Millions of parents have suddenly found themselves responsible for overseeing their children’s education from home. This is a formidable challenge on top of the stresses due to the coronavirus pandemic. My hope is that parents, educators and policymakers will finally realize that education must evolve once students hopefully are cleared to go back to school in September.
Now is the time for our school leaders to generate a new compelling philosophy of education and an innovative architecture for a just and humane school system. We must refocus our energy on a foundation built on a sense of purpose, forging relationships and maximizing the talents of all children. Let’s take advantage of the possibility that our nation’s attention can shift 180 degrees, from obsessing over test scores and accountability to an entirely different paradigm of physical, mental, and emotional well-being for students and staff.
It is our collective responsibility to foster a meaningful post-pandemic education environment. As the great philosopher John Dewey stated more than 100 years ago, “If we teach today’s students as we taught yesterday’s, we rob them of tomorrow.” Now is the time to revolutionize this antiquated system built on old structures and ideologies. I recommend we change the purpose of schooling to the following core values:
• Emphasize well-being. Make child and teacher well-being a top priority in all schools, as engines of learning and system efficiency.
• Upgrade testing and other assessments. Stop the standardized testing of children in third to eighth grades, “opt-up” to higher-quality assessments by classroom teachers. Eliminate the ranking and sorting of children based on standardized testing, and require only one comprehensive testing period to graduate from high school.
• Invest resources fairly. Fund schools equitably on the basis of need. Provide small class sizes.
• Boost learning through physical activity. Give children multiple outdoor free-play recess breaks throughout the school day to boost their well-being and performance. We observed schools in Finland that give children four 15-minute free-play breaks a day.

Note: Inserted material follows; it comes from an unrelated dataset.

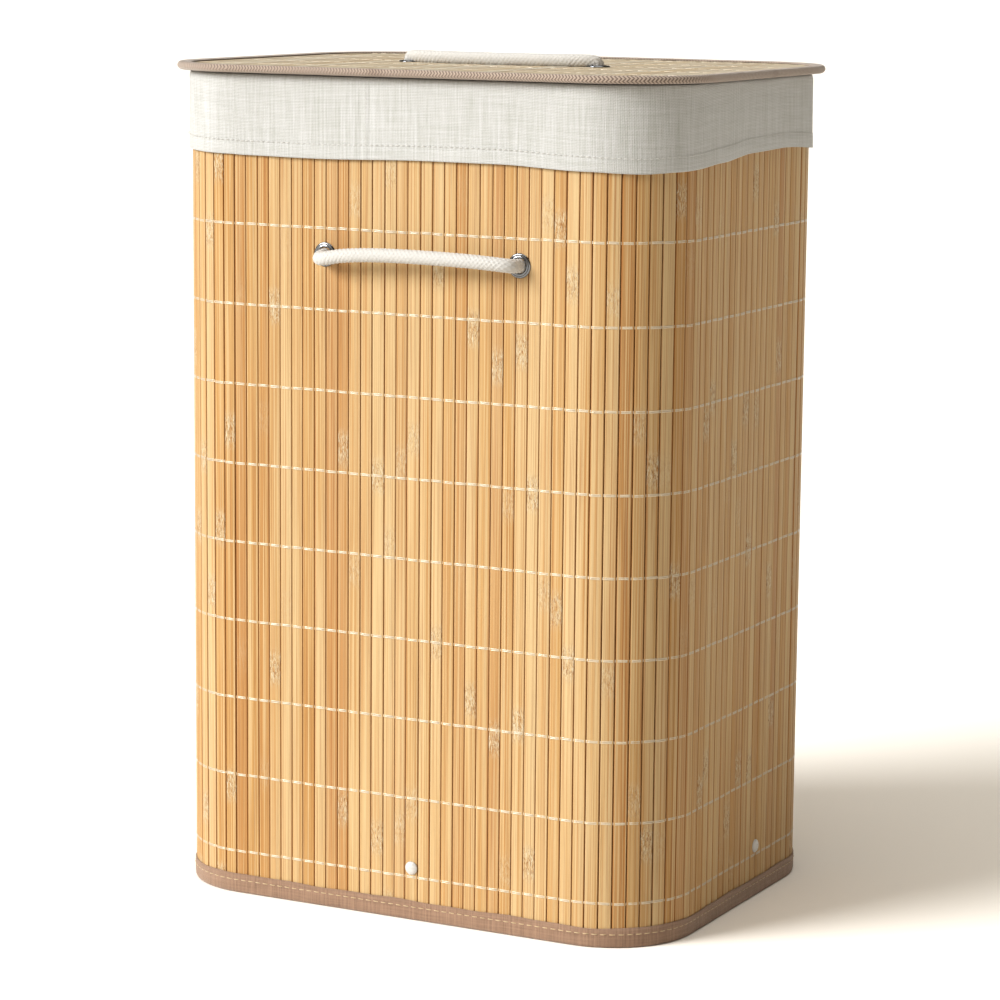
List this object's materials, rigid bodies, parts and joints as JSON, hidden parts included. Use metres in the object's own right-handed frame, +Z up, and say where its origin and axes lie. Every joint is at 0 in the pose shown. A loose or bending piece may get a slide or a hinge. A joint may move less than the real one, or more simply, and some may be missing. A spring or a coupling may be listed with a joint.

• Change the focus. Create an emotional atmosphere and physical environment of warmth, comfort and safety so that children are happy and eager to come to school. Teach not just basic skills, but also arts, crafts, music, civics, ethics, home economics and life skills.
• Make homework efficient. Reduce the homework load in elementary and middle schools to no more than 30 minutes per night.
• Trust educators and children. Give them professional respect, creative freedom and autonomy, including the ability to experiment, take manageable risks and fail in the pursuit of success.
• Improve, expand and destigmatize vocational and technical education. Encourage more students to attend schools in which they can acquire valuable career/trade skills.
We have an enormous amount of work to do, but our children deserve nothing less.
Michael Hynes is the superintendent of the Port Washington school district.